__Data__.
......

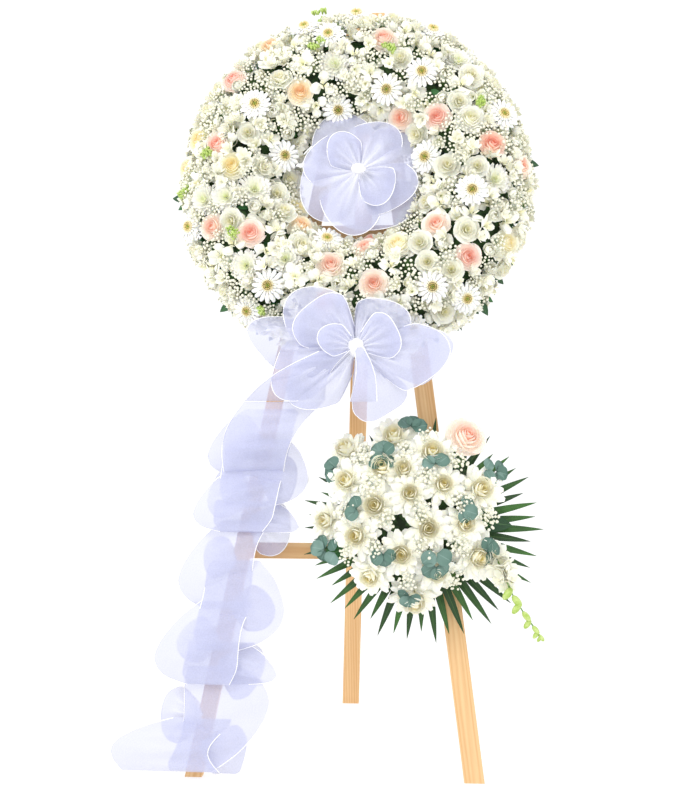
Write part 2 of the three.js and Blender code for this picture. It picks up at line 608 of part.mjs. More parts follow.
function palmFan() {
  const outline = [];
  frondTips.forEach(([x, up], i) => {
    const [nextX, nextUp] = frondTips[(i + 1) % frondTips.length];
    const middle = [(x + nextX) / 2, (up + nextUp) / 2];
    outline.push([x, up]);
    outline.push([BOUQUET.x + (middle[0] - BOUQUET.x) * 0.8, BOUQUET.up + (middle[1] - BOUQUET.up) * 0.8]);
  });
  const room = 2;
  const hole = new THREE.Path([
    [TRAY.left - room, TRAY.low - room], [TRAY.right + room, TRAY.low - room],
    [TRAY.right + room, TRAY.high + room], [TRAY.left - room, TRAY.high + room],
  ].map(([x, z]) => new THREE.Vector2(x, z)));
  return panel(outline, BOUQUET.back + FIT, -10, [hole]);
}

// A sprig of gum leaves: a bent stem with round leaves in pairs, rising out of the flowers.
// With grow it is the room that the flowers leave for it.
function gumSprig(grow = 0) {
  const stem = new THREE.CatmullRomCurve3([
    new THREE.Vector3(214, -60, 648), new THREE.Vector3(262, -104, 668), new THREE.Vector3(330, -108, 712),
  ]);
  const parts = [tube(stem, 3 + grow, 4)];
  [0.5, 0.74, 0.98].forEach((at, i) => {
    const p = stem.getPointAt(at);
    const size = [21 + grow, 6 + grow, 23 + grow];
    parts.push(pillow([p.x - 4, p.y - 3, p.z + 17], size, [0, 20 - 12 * i, 0], [7, 4]));
    parts.push(pillow([p.x + 8, p.y - 2, p.z - 15], size, [0, 40 - 12 * i, 0], [7, 4]));
  });
  return joined(parts);
}

// A round rod along a curve.
function tube(curve, radius, steps) {
  const section = new THREE.Shape();
  section.absarc(0, 0, radius, 0, 2 * Math.PI, false);
  return new THREE.ExtrudeGeometry(section, { steps, extrudePath: curve, curveSegments: 2 });
}

// A drooping orchid spray that ends in a row of closed buds; with grow it is the room for it.
function budSpray(grow = 0) {
  const stem = new THREE.CatmullRomCurve3([
    new THREE.Vector3(258, -70, 560), new THREE.Vector3(322, -112, 500), new THREE.Vector3(364, -122, 408),
    new THREE.Vector3(420, -112, 326),
  ]);
  const bloom = [34 + grow, 20 + grow, 34 + grow];
  const parts = [tube(stem, 3 + grow, 6), pillow([338, -122, 476], bloom, [0, 0, 0], [8, 4])];
  [0.64, 0.74, 0.84, 0.92, 0.99].forEach((at, i) => {
    const p = stem.getPointAt(at);
    const size = 11 - 1.2 * i + grow;
    parts.push(pillow([p.x + (i % 2 ? 6 : -6), p.y, p.z - 3], [size, size, size * 1.4], [0, 30, 0], [6, 4]));
  });
  return joined(parts);
}

function addBouquet() {
  const { left, right, low, high, depth, wall, foam } = TRAY;
  const shell = solid(block([left, right], [-depth, -FIT], [low, high]));
  const hollow = [[left + wall, right - wall], [-depth - 1, -FIT - wall], [low + wall, high - wall]];
  const inside = solid(block(...hollow));
  node("bouquet_tray", cut(shell, [inside, ...trayHoles]), trayPlastic, frontFrame);
  trayScrews.forEach(({ x, up }, i) => {
    const profile = [[0, -6.4], [4, -6], [4.5, -wall - 2 * FIT], [2, -wall - 2 * FIT], [2, 10], [0, 13]];
    const screw = placed(turned(profile, ROUND.screw), [x, 0, up]);
    node(`tray_screw_${i + 1}`, screw, zincSteel, frontFrame);
  });

  const heads = bouquetRoses.map((head) => inBouquet(rose(BOUQUET_ROSE), head));
  const headRooms = bouquetRoses.map((head) => solid(inBouquet(roseRoom(BOUQUET_ROSE), head)));
  const rooms = [gumSprig(2), budSpray(2)];
  const gap = 1;
  const foamSides = (grow) => [
    [left + wall + gap - grow, right - wall - gap + grow],
    [foam - grow, -8 + grow],
    [low + wall + gap - grow, high - wall - gap + grow],
  ];
  node("bouquet_foam", cut(solid(block(...foamSides(0))), [...headRooms, ...rooms]), wetFoam, frontFrame);
  const trayRoom = solid(block([left - gap, right + gap], [-depth - gap, 5], [low - gap, high + gap]));
  const tools = [...headRooms, ...rooms, trayRoom, solid(block(...foamSides(0.6)))];
  node("bouquet_flowers", cut(bouquetMass(), tools), creamFlowers, frontFrame);
  heads.forEach((head, i) => {
    node(`bouquet_rose_${i + 1}`, head, petalTones[bouquetRoses[i].tone], frontFrame);
  });
  node("eucalyptus_sprig", gumSprig(), gumLeaf, frontFrame);
  node("bud_spray", budSpray(), budLime, frontFrame);
  node("palm_leaves", palmFan(), leafGreen, frontFrame);
}

// The band that ties the bouquet's stems to the right leg.
function addLegTie() {
  const band = new THREE.Group();
  band.position.set(legX(RIGHT_LEG, TIE_UP), 0, TIE_UP);
  band.rotation.y = legAngle(RIGHT_LEG);
  frontFrame.add(band);
  const half = RIGHT_LEG.width / 2 + FIT;
  const outside = solid(block([-half - 2, half + 2], [-FIT - 2, BATTEN + FIT + 2], [-6, 6]));
  const inside = solid(block([-half, half], [-FIT, BATTEN + FIT], [-7, 7]));
  node("leg_tie", cut(outside, [inside]), redBand, band);
}

addEasel();
addHingeAndRearLeg();
addWreath();
addCentreBow();
addMainBow();
addTail();
addBouquet();
addLegTie();

// The origin is the middle of the object's footprint box, on the floor.
wreath.updateMatrixWorld(true);
const reach = new THREE.Box3().setFromObject(wreath, true);
wreath.position.set(-(reach.min.x + reach.max.x) / 2, -(reach.min.y + reach.max.y) / 2, -reach.min.z);

export default wreath;
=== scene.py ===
"""Looks of a funeral wreath on a folding pine easel: flowers, leaves, organza bows and the stand's finish.

Lengths are millimetres in the easel's own leaning frame unless a name says otherwise: x to the right,
depth square to the front legs and towards the back, up along their slope.
"""

import json
import math
import random

import bmesh
import bpy
from mathutils import Matrix, Vector, noise


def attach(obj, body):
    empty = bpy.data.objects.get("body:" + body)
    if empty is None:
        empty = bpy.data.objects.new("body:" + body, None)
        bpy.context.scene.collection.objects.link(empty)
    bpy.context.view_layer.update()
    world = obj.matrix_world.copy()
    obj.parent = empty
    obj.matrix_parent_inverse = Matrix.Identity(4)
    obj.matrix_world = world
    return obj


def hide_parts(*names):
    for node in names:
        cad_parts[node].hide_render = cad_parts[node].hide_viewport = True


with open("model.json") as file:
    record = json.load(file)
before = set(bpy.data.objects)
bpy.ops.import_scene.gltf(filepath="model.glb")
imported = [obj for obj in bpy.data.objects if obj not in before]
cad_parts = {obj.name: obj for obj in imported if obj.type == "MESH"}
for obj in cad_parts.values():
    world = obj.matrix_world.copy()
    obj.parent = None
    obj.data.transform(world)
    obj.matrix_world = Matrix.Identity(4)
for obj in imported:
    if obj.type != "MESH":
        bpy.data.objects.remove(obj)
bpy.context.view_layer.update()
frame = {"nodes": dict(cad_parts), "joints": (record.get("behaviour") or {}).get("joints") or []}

# ---------------------------------------------------------------- the leaning frame of the easel
MM = 0.001
LEAN = math.radians(10)
HINGE_PIN = Vector((17, 58, 1782))  # the rear leg's hinge in the easel's own frame
TILT = Matrix.Rotation(-LEAN, 4, "X") @ Matrix.Scale(MM, 4)
HINGE = next(joint for joint in frame["joints"] if joint["name"] == "rear_leg_hinge")
EASEL = Matrix.Translation(Vector(HINGE["pos_m"]) - TILT @ HINGE_PIN) @ TILT

FRONT = Vector((0, -1, 0))
BACK = Vector((0, 1, 0))

RING_UP = 1380  # height of the ring's centre
RING_MIDDLE = 275  # from there to the middle of the ring's section
RING_HALF = 137  # half the section's width
RING_WAIST = -40  # depth at which the section is widest
RING_SWELL = 143  # how far it swells to the front of that
RIM_FULLER = 10  # the rim is that much fuller than the section
TOP_FULLER = 16  # and by this more at the top
DOME = Vector((136, -59, 598))  # middle of the bouquet's back
DOME_HALF = Vector((222, 131, 214))  # half its width, its depth to the front, half its height


# ---------------------------------------------------------------- materials
def linear(code):
    """An sRGB hex colour as the linear values that a shader takes."""
    parts = [int(code[i:i + 2], 16) / 255 for i in (1, 3, 5)]
    return [c / 12.92 if c <= 0.04045 else ((c + 0.055) / 1.055) ** 2.4 for c in parts] + [1.0]


def add(tree, kind, sockets=None, stops=None, **settings):
    """Adds one shader node: its settings, its ramp's stops, and a value or a link for each socket.

    A ramp's first and last stops come first, then those between them.
    """
    made = tree.nodes.new("ShaderNode" + kind)
    for name, value in settings.items():
        setattr(made, name, value)
    for i, (place, code) in enumerate(stops or []):
        points = made.color_ramp.elements
        point = points[i] if i < 2 else points.new(place)
        point.position = place
        point.color = linear(code)
    for name, value in (sockets or {}).items():
        if isinstance(value, bpy.types.NodeSocket):
            tree.links.new(value, made.inputs[name])
        else:
            made.inputs[name].default_value = value
    return made


def blank(name):
    """A new material whose tree holds only its output."""
    material = bpy.data.materials.new(name)
    material.use_nodes = True
    material.node_tree.nodes.clear()
    return material, material.node_tree


def shade(tree, sockets):
    """Ends a material in one Principled shader."""
    shader = add(tree, "BsdfPrincipled", sockets)
    add(tree, "OutputMaterial", {"Surface": shader.outputs[0]})


def petal_skin(name, rim, body, heart, base, painted_glow=0.09):
    """Living petal: matt, velvety and a little see-through, deeper towards the heart and pale at its edge,
    partly the petal's own paler rim and partly a painted highlight.

    The petal emits a little light in its own colour: painted light that stands for the light thin petals pass
    on to the ones below and lifts their shaded hearts.
    """
    material, tree = blank(name)
    tint = add(tree, "Attribute", attribute_name="petal")
    split = add(tree, "SeparateColor", {"Color": tint.outputs["Color"]})
    along, across, chance = (split.outputs[channel] for channel in ("Red", "Green", "Blue"))
    inner = add(tree, "ValToRGB", {"Fac": tint.outputs["Alpha"]}, stops=[
        (0.0, heart), (1.0, rim), (0.5, body),
    ])
    # painted highlight: the outer third of each petal pales towards the rim colour, partly its own paler edge
    # and partly light caught on the curled rim
    pale = add(tree, "ValToRGB", {"Fac": along}, stops=[(0.66, "#000000"), (1.0, "#D8D8D8")])
    edged = add(tree, "Mix", {
        0: pale.outputs["Color"], 6: inner.outputs["Color"], 7: linear(rim),
    }, data_type="RGBA")
    foot = add(tree, "ValToRGB", {"Fac": along}, stops=[(0.0, "#FFFFFF"), (0.35, "#000000")])
    tinted = add(tree, "Mix", {
        0: foot.outputs["Color"], 6: edged.outputs[2], 7: linear(base),
    }, data_type="RGBA")
    place = add(tree, "TexCoord")
    flecks = add(tree, "TexNoise", {"Vector": place.outputs["Object"], "Scale": 1 / (24 * MM), "Detail": 3.0})
    uneven = add(tree, "Math", {0: chance, 1: flecks.outputs["Fac"]}, operation="MULTIPLY")
    value = add(tree, "MapRange", {
        "Value": uneven.outputs[0], "From Max": 0.7, "To Min": 1.03, "To Max": 0.94,
    })
    hue = add(tree, "HueSaturation", {"Color": tinted.outputs[2], "Value": value.outputs[0]})
    # veins fan across a petal about 2 mm apart
    flat = add(tree, "CombineXYZ", {"X": across, "Y": along})
    fanned = add(tree, "Mapping", {"Vector": flat.outputs[0], "Scale": (26.0, 3.0, 1.0)})
    veins = add(tree, "TexNoise", {"Vector": fanned.outputs[0], "Scale": 1.0, "Detail": 2.0})
    relief = add(tree, "Bump", {"Height": veins.outputs["Fac"], "Strength": 0.35, "Distance": 0.6 * MM})
    shade(tree, {
        "Base Color": hue.outputs[0], "Roughness": 0.62, "Normal": relief.outputs[0],
        "Subsurface Weight": 0.25, "Subsurface Radius": (1.0, 0.85, 0.6), "Subsurface Scale": 4 * MM,
        "Sheen Weight": 0.15, "Specular IOR Level": 0.3,
        # painted light: the petal emits its own colour, brightening the shade deep in the flower
        "Emission Color": hue.outputs[0], "Emission Strength": painted_glow,
    })
    return material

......

__Problem statement__.
Repeat exactly the lines running from the one with "on the floor." through the one with "before = set(bpy.data.objects)", both included.

__Correct result__.
// The origin is the middle of the object's footprint box, on the floor.
wreath.updateMatrixWorld(true);
const reach = new THREE.Box3().setFromObject(wreath, true);
wreath.position.set(-(reach.min.x + reach.max.x) / 2, -(reach.min.y + reach.max.y) / 2, -reach.min.z);

export default wreath;
=== scene.py ===
"""Looks of a funeral wreath on a folding pine easel: flowers, leaves, organza bows and the stand's finish.

Lengths are millimetres in the easel's own leaning frame unless a name says otherwise: x to the right,
depth square to the front legs and towards the back, up along their slope.
"""

import json
import math
import random

import bmesh
import bpy
from mathutils import Matrix, Vector, noise


def attach(obj, body):
    empty = bpy.data.objects.get("body:" + body)
    if empty is None:
        empty = bpy.data.objects.new("body:" + body, None)
        bpy.context.scene.collection.objects.link(empty)
    bpy.context.view_layer.update()
    world = obj.matrix_world.copy()
    obj.parent = empty
    obj.matrix_parent_inverse = Matrix.Identity(4)
    obj.matrix_world = world
    return obj


def hide_parts(*names):
    for node in names:
        cad_parts[node].hide_render = cad_parts[node].hide_viewport = True


with open("model.json") as file:
    record = json.load(file)
before = set(bpy.data.objects)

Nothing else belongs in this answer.